Answer: As one of the experts noted at the Switzer Income Conference, single B rated issues (sub-investment grade) such as Virgin have (historically) a 17% chance of defaulting within 5 years.

An upside with Virgin are the major shareholders and its high profile. Arguably, “too big to fail”. However, in this scenario, there won’t be much sympathy for unsecured noteholders – rather, the sympathy will be for employees and customers. Certainly an investment to consider, as long as you understand that it is high risk.

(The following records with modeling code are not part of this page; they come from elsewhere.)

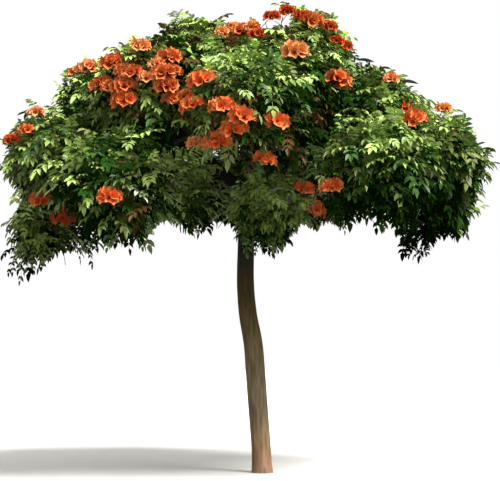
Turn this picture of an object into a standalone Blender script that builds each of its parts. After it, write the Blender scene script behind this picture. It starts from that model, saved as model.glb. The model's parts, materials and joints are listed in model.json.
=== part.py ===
"""African tulip tree: a slender, leaning trunk under a wide, dense umbrella of leaves and blossom.

Metres, +Z up. The origin is the middle of the flat cut under the trunk, at ground level. The tree is
seen from -Y, with +X to the right. Every limb, twig, leaf and flower head follows from the sizes below:

    trunk            one leaning, tapering stem with a slight root flare
    boughs           one tapering limb for each mass of foliage, joined to the limb that serves it best
    foliage masses   tiers of rounded spaces, each filled by twigs that end in whorls of leaf sprays,
                     round a small core, with flower heads and two pods where the tree shows them
"""

import math

import bmesh
import bpy
import numpy as np
from mathutils import Matrix, Vector
from mathutils.bvhtree import BVHTree

SEED = 41
ATTEMPTS = 6
GAP = 0.0003
WELD = 1.5e-6
SMOOTH_BELOW = math.radians(50)

# The trunk: (offset to +X, offset to +Y, height, radius) at each station, foot first.
TRUNK = (
    (0.000, 0.000, 0.00, 0.162),
    (0.000, 0.000, 0.05, 0.156),
    (-0.006, 0.002, 0.16, 0.148),
    (-0.018, 0.006, 0.40, 0.143),
    (-0.052, 0.014, 0.85, 0.143),
    (-0.095, 0.022, 1.40, 0.144),
    (-0.134, 0.022, 1.90, 0.141),
    (-0.212, 0.012, 2.35, 0.135),
    (-0.247, 0.000, 2.80, 0.129),
    (-0.244, -0.010, 3.25, 0.123),
    (-0.232, -0.010, 3.75, 0.116),
    (-0.215, 0.010, 4.25, 0.098),
    (-0.190, 0.020, 4.65, 0.084),
)
TRUNK_STATIONS = 18
TRUNK_SIDES = 12
FIRST_BOUGH_HEIGHT = 3.62

# The crown: rounded masses in tiers round an upright axis. Bearings run from +X towards +Y.
CROWN_AXIS_X = -0.24
FLATNESS = 0.86
CROWN_MIDDLE = np.array([CROWN_AXIS_X, 0, 4.4])
TIERS = {
    "top": {
        "count": 4,
        "first": 30,
        "reach": 0.80,
        "height": 6.14,
        "radius": 0.98,
        "shift": 0.14,
        "left": -0.10,
    },
    "shoulder": {
        "count": 7,
        "first": 180,
        "reach": 1.95,
        "height": 5.33,
        "radius": 1.02,
        "left": 0.13,
    },
    "rim": {
        "count": 10,
        "first": 18,
        "reach": 2.76,
        "height": 4.30,
        "radius": 1.05,
        "front": 0.18,
        "back": 0.58,
        "left": -0.06,
        "stagger": 0.42,
    },
    "skirt": {
        "count": 4,
        "first": 205,
        "reach": 0.98,
        "height": 4.16,
        "radius": 0.80,
        "front": -0.06,
        "back": 0.10,
    },
}
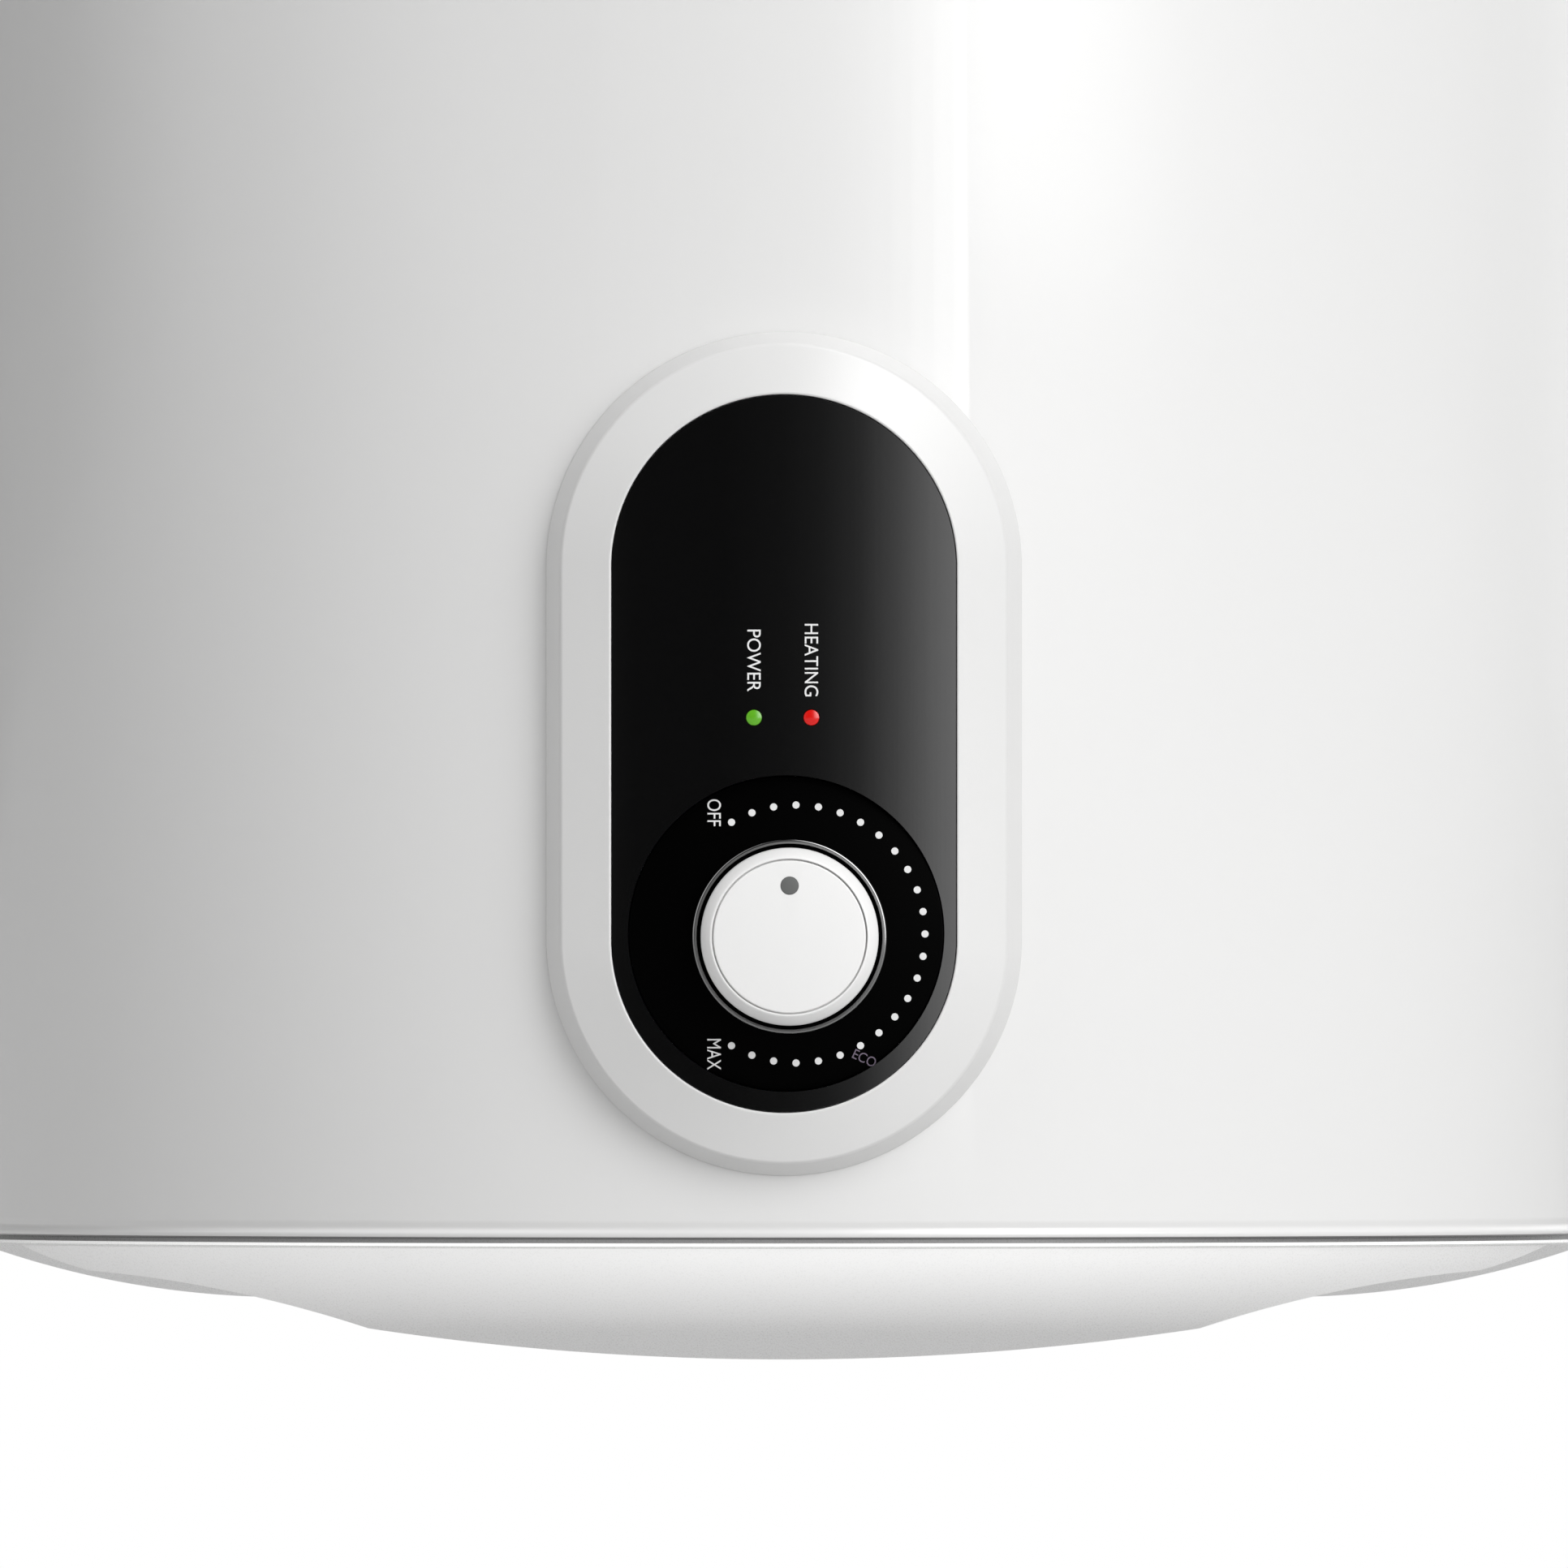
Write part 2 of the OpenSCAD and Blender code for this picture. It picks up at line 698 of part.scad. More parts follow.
// A closed cap that turns the cold water sideways along the tank's floor
module inlet_diffuser() color("ivory") placed() translate([cold_x, pipe_y, cold_z1]) difference() {
    rod(pipe_r + 3, -8, 14);
    rod(pipe_r + shank_gap, -9, 0);
    rod(pipe_bore_r, -1, 11);
    for (a = [0:60:300]) translate([0, 0, 6]) rotate([0, 90, a]) rod(3, pipe_bore_r - 2, pipe_r + 4);
}

module pipe_collar(x) placed() translate([x, pipe_y, 0]) {
    pipe(collar_rim_r, pipe_r + shank_gap, bay_z - 2.5, bay_z);
    pipe(collar_neck_r, pipe_r + shank_gap, bay_z - 1, bay_in_z);
}

module cold_collar() color("royalblue") pipe_collar(cold_x);

module hot_collar() color("red") pipe_collar(hot_x);

module at_gland() placed() translate([0, pipe_y, 0]) children();

module gland_body() color("dimgray") at_gland() difference() {
    union() {
        rod(gland_r, bay_z - 1, bay_in_z + 8);
        translate([0, 0, gland_collar_z]) cylinder(d = 24, h = 5, $fn = 6);
        rod(gland_r + 1, gland_body_z0, gland_collar_z + 1);
    }
    rod(gland_bore_r, -cap_depth, spigot_h);
    rod(seal_r + shank_gap, -cap_depth, gland_collar_z);
}

module gland_locknut() color("dimgray") at_gland()
    hexagon_nut(22, gland_r + shank_gap, bay_in_z, bay_in_z + 4);

module gland_seal() color("black") at_gland() pipe(seal_r, cable_r, dome_lip_z, gland_collar_z - 0.5);

module gland_dome_nut() color("dimgray") at_gland() difference() {
    union() {
        rod(gland_r + 3.5, dome_lip_z, gland_collar_z - fit);
        translate([0, 0, dome_z0])
            cylinder(r1 = gland_bore_r + 2.5, r2 = gland_r + 3.5, h = dome_lip_z - dome_z0);
    }
    rod(gland_bore_r, dome_z0 - 1, dome_lip_z + 1);
    rod(gland_r + 1 + shank_gap, dome_lip_z, gland_collar_z);
}

// ---------- Electrics under the flange ----------

module post_screw_places() for (s = [-1, 1]) translate([s * post_x, post_y + post_w / 2, 0]) children();

module electrics_bracket() color("silver") placed() difference() {
    union() {
        box(-shelf_half, shelf_half, shelf_y0, shelf_y1, shelf_z0, shelf_z1);
        for (s = [-1, 1]) translate([s * post_x - post_w / 2, post_y - shelf_t, 0]) {
            box(0, post_w, 0, shelf_t, shelf_z0, plate_z0);
            box(0, post_w, 0, post_w, plate_z0 - shelf_t, plate_z0);
        }
    }
    post_screw_places() rod(post_screw_r + shank_gap, plate_z0 - 5, plate_z0 + 1);
}

module bracket_screws() color("silver") placed() post_screw_places() {
    rod(post_screw_r, plate_z0 - shelf_t - 1, plate_z1 - 1);
    rod(1.8 * post_screw_r, plate_z0 - shelf_t - 2.2, plate_z0 - shelf_t);
}

module terminal_block() color("ivory") placed() difference() {
    box(block_bores[0] - 6, block_bores[2] + 6, block_y0, block_y1, block_z0, shelf_z0);
    for (x = block_bores) translate([x, 0, 0]) {
        translate([0, block_y1 + 1, bore_z]) rotate([90, 0, 0])
            cylinder(r = wire_r + 0.5, h = block_y1 - block_y0 + 2);
        translate([0, (block_y0 + block_y1) / 2, 0]) rod(1.6, block_z0 - 1, bore_z);
    }
}

module terminal_screws() color("gold") placed() for (x = block_bores)
    translate([x, (block_y0 + block_y1) / 2, 0]) rod(1.5, block_z0 + 0.5, block_z0 + 4);

module earth_screw() color("gold") placed() translate(earth_place) {
    rod(post_screw_r, plate_z0 - 1, plate_z1 - 1);
    rod(2 * post_screw_r, plate_z0 - 1, plate_z0);
    rod(1.7 * post_screw_r, plate_z0 - 3.2, plate_z0 - 0.5);
}

module cutout_body() color("saddlebrown") placed() difference() {
    box(8, 40, block_y0, cutout_y1, cutout_z0, shelf_z0);
    translate(reset_place) {
        rod(reset_r + 0.3, -1, 3);
        rod(reset_r + 1.6, 2.2, 2.2 + 1.5 + reset_stroke + 2.5);
    }
}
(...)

Question 3: I have a question regarding lending to my SMSF. I have a fully set up SMSF investing in a property. The loan through my SMSF is over 6.5%. However, I can now borrow personally at 3.5% and would like to lend that money to my SMSF in order to save high interest rates. Can I do that ?

Answer (by Graeme Colley of Super Concepts): It is possible for an individual to obtain a loan personally and then on-lend the amount to the SMSF as a related party borrowing for purposes of a limited recourse borrowing. It obviously needs to meet the requirements of a limited recourse borrowing.

Where the superannuation fund has obtained a related party borrowing and the limited recourse borrowing arrangement is over property, it must meet the requirements of the ATO’s safe-harbour guidelines.  These require certain conditions to be met and are published in PCG 2016/5 which is available from the ATO website. Here is a link to a Q&A document: https://www.ato.gov.au/Super/Self-managed-super-funds/In-detail/SMSF-resources/SMSF-technical/PCG-2016/5-frequently-asked-questions/ [1]

Important: This content has been prepared without taking account of the objectives, financial situation or needs of any particular individual. It does not constitute formal advice. Consider the appropriateness of the information in regard to your circumstances.